ROME – According to a new report from Catholic charity organization Aid to the Church in Need (ACN), Christians in Iraq could dwindle to a staggeringly low number as fears increase over security, corruption and a possible resurgence of ISIS.

“The international community must take immediate and decisive action to tackle the problems which are threatening the continuing Christian presence in Iraq,” Edward Clancy, director of outreach for ACN in the United States, said about the report.

“It is more important than ever that world leaders work together to prevent Christian numbers falling further in Iraq,” he said.

According to the report, published July 7 and titled, “Life after ISIS: New Challenges for Christianity in Iraq,” the number of Christians in the region could drop to 23,000 by the year 2024, just 20 percent of the Christian population in the Nineveh Plains before ISIS attacked.

This drop, which the report warns is imminent unless immediate action is taken, would mean Christians would be moved from the “vulnerable” category to “endangered with extinction.”

Christians surveyed for the report cited the lack of security as a primary concern. Roughly 87 percent of Christians said they felt the security void “very much” or “remarkably,” and around 70 percent said the main reasons for their current unease are violence from local militias and fears about a possible resurgence of ISIS, which in 2014 decimated the Nineveh Plains and sent roughly 120,000 Iraqi Christians fleeing not only their homes, but their country.

Some 69 percent of Christians polled said they were considering immigrating outside of Iraq due to a lack of security, with most concern surrounding the Shabak Militia and the Babylon Brigade, both of which are backed by Iran and operate with permission from the central government due to their role in helping to defeat ISIS.

However, the militias have come under fire for human rights abuses and corruption, as well as clashes with U.S. military.

Some 24 percent of Christians said they or their family have been negatively impacted by these militias or other hostile groups, either with harassment, intimidation, or demands for money, according to ACN’s report.

One resident of Qaraqosh quoted in the report said that the militias “are doing negative things. They’re taking on an administrative and economic role. In some places, if you want to open a shop – like a restaurant – you can’t do that without paying a sum of money to a militia. Likewise, if you’re trying to transport goods from Erbil to Mosul, they won’t let you past a checking point unless you pay a tax.”

Other factors that are making some consider leaving Iraq for good are unemployment, financial and administrative corruption, and religious discrimination. There is also substantial work that still needs to be done in terms of reconstruction on the Nineveh Plain, as many houses, buildings, churches and roads in the area are still in ruins.

According to the report, another resident of Qaraqosh, which was known as the “Christian capital” of Iraq prior to ISIS’s takeover in 2014, said that “Life is better now but I have an eye problem. I would like to leave Iraq, but only with my family. The problem is that even if the government changes the people will be the same. I still think about ISIS and remember what happened.”

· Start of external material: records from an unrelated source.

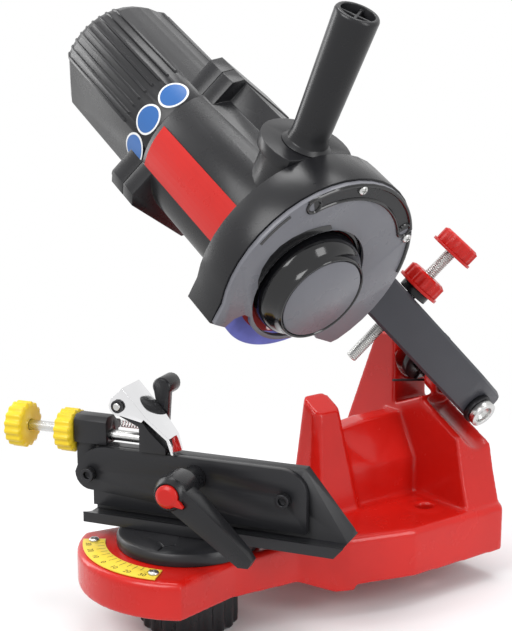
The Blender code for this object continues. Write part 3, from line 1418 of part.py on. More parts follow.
def build_arm(frame):
    front = -ARM_FRONT
    back = front - ARM_DEPTH
    fold = ARM_FOLD
    back_fold = fold - ARM_DEPTH * math.tan(ARM_BEND / 2)
    drop = bend_drop(ARM_REACH)
    side = [
        (-ARM_TAIL, front),
        (fold, front),
        (ARM_REACH, front - drop),
        (ARM_REACH, back - drop - ARM_DEPTH * (1 / math.cos(ARM_BEND) - 1)),
        (back_fold, back),
        (-ARM_TAIL, back),
    ]
    half = ARM_WIDTH / 2
    edge = ARM_EDGE
    centre = -ARM_AXIS_OFFSET
    rings = []
    for y, shrink in ((centre - half, edge), (centre - half + edge, 0), (centre + half - edge, 0), (centre + half, edge)):
        middle = (front + back) / 2
        ring = []
        for x, z in side:
            sink = bend_drop(x) if x > back_fold + edge else 0
            inward = shrink if z + sink < middle else -shrink
            end = shrink if x < 0 else 0
            ring.append((x + end, y, z + inward))
        rings.append(ring)
    arm = solid("arm", lofted(rings))
    corner = ARM_CORNER
    for low in (-1, 1):
        nose = []
        for angle in range(4):
            turn = math.pi / 2 * angle / 3
            nose.append((
                -ARM_TAIL + corner - corner * math.sin(turn),
                centre + low * (half - corner + corner * math.cos(turn)),
            ))
        nose += [(-ARM_TAIL - corner, centre + low * (half - corner)), (-ARM_TAIL - corner, centre + low * (half + corner))]
        nose += [(-ARM_TAIL + corner, centre + low * (half + corner))]
        cut(arm, prism(nose if low > 0 else list(reversed(nose)), back - OVERRUN, front + OVERRUN))
    arm.data.transform(Matrix.Rotation(-ARM_LEAN, 4, "Z"))
    fuse(arm, mounting_plate())
    fuse(arm, rod(hub_radius(), -HUB_END + RUNNING, back + edge, ROUND))
    cut(arm, guard_room())
    cut(arm, rod(PIN_R + GAP + BUSH_WALL + GAP, -HUB_END - OVERRUN, front + OVERRUN, SMALL))
    stud = bpy.data.objects["depth_axis"].matrix_local
    cut(arm, moved(rod(STUD_R + GAP, -GUARD_R, GUARD_R, SMALL), stud))
    place = head_place() @ polar(ARM_SCREW_RADIUS, ARM_SCREW_ANGLE)
    cut(arm, moved(rod(ARM_SCREW_R + GAP, -GUARD_R, 0, TINY), place))
    under_plate = plate_top() - ARM_PLATE_THICK - GAP / 2
    cut(arm, moved(rod(ARM_SCREW_HEAD_R + GAP, -GUARD_R, under_plate, TINY), place))
    settle(arm, frame, DARK_ARM)


def head_place():
    """The spindle frame, seen from the pivot frame."""
    return shift(SWING_RADIUS, 0, -SPINDLE_SETBACK)


def plate_top():
    return GUARD_BACK_Z - SEAT


def mounting_plate():
    """The crescent that lies against the back of the guard, outside the motor's barrel."""
    top = plate_top()
    low = top - ARM_PLATE_THICK
    inner = arc((0, 0), ARM_PLATE_INNER_R, ARM_PLATE_LOW, ARM_PLATE_HIGH, 10)
    outer = arc((0, 0), ARM_PLATE_OUTER_R, ARM_PLATE_HIGH, ARM_PLATE_LOW, 10)
    outline = [(x, -y + BARREL_Y) for x, y in inner + outer]
    return moved(prism(outline, low, top), head_place())


def guard_room():
    """The room of the guard and of the barrel, which the arm stays out of."""
    top = plate_top()
    room = solid("guard_room", moved(rod(GUARD_R + SEAT, top, GUARD_R, WIDE), shift(GUARD_X, GUARD_Y)))
    barrel = rod(BARREL_R + 2 * SEAT, -GUARD_R, top + OVERRUN, WIDE)
    fuse(room, moved(barrel, shift(0, BARREL_Y)))
    room.data.transform(head_place())
    return room


def build_arm_screw(frame):
    low = plate_top() - ARM_PLATE_THICK
    screw = turned([
        (0, low - GAP - ARM_SCREW_HEAD),
        (ARM_SCREW_HEAD_R, low - GAP - ARM_SCREW_HEAD),
        (ARM_SCREW_HEAD_R, low - GAP),
        (ARM_SCREW_R, low - GAP),
        (ARM_SCREW_R, GUARD_BACK_Z + GUARD_WALL),
        (0, GUARD_BACK_Z + GUARD_WALL),
    ], TINY)
    place = polar(ARM_SCREW_RADIUS, ARM_SCREW_ANGLE)
    settle(solid("arm_screw", moved(screw, place)), frame, BLACK_STEEL)


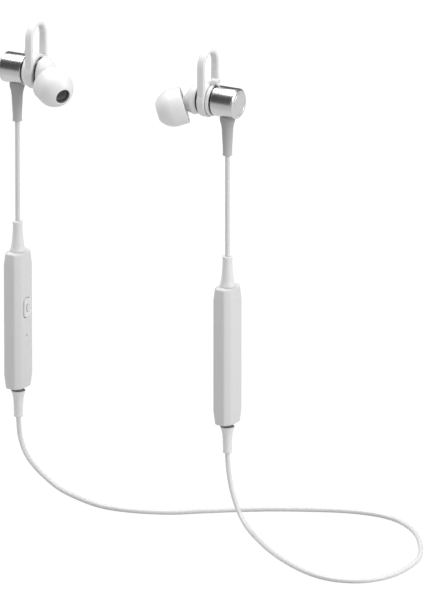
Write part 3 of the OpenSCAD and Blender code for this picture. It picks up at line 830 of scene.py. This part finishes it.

Residents who have family members living abroad are also hearing continual reports that life is better elsewhere, discouraging Christians from staying.

The report also indicated that religious practice among Christians has slightly declined, with some saying the ordeal with ISIS strengthened their faith, while others said they felt hopeless and confused.

Father Andrzej Halemba, head of ACN’s projects in the Middle East, said the report is not pessimistic, but is “a clear warning because without concerted and immediate political action the presence of Christians in the region of the Nineveh Plains and its surroundings will be eliminated.”

The outlook, he said, “is inevitably bleak because Christians feel that they have reached a turning point in terms of the viability of their presence in the region.”

Halemba stressed that various containment strategies, plans and initiatives are available that are “not only feasible but sustainable if given regional, national and international cooperation.”

“As many and varied as these strategies may be, what they all have in common is urgency,” he said, and called for a permanent representation of Christians at both the national and local governmental levels in order to ensure that their rights are defended, “especially the right to equal citizenship.”

“On our side we will do everything in our power,” he said. “Never should future generations say of us: you did too little, too late.”

In a bid to counter a mass exodus of Iraq’s remaining Christians, Cardinal Louis Raphael Sako, Chaldean Patriarch of Baghdad, last month requested that a meeting among local church leaders and entities be organized to discuss the situation of Christians in Iraq, specifically exploring their presence in Iraqi life and society and the main challenges which cause their marginalization and threaten their existence in the country.

He also asked that a vision be developed for finding solutions to these problems, that Christians form an organized and unified presence in the region, and that a media strategy be developed for guiding public opinion both inside of Iraq and abroad.

In a July 2 letter to faithful for the Feast of St. Thomas the Apostle, Patron of the Chaldean Church, Sako insisted that despite their difficulties, the Chaldeans “will remain the voice of our citizens in their difficult circumstances, especially those who are still living in their homeland, proud of their history and identity.”

“We need to join hands and unite efforts with everyone in these harsh conditions, to improve their living conditions, rights, representation, security and stability,” he said, and voiced thanks to all those who helped with reconstruction after the Nineveh Plains were liberated from ISIS.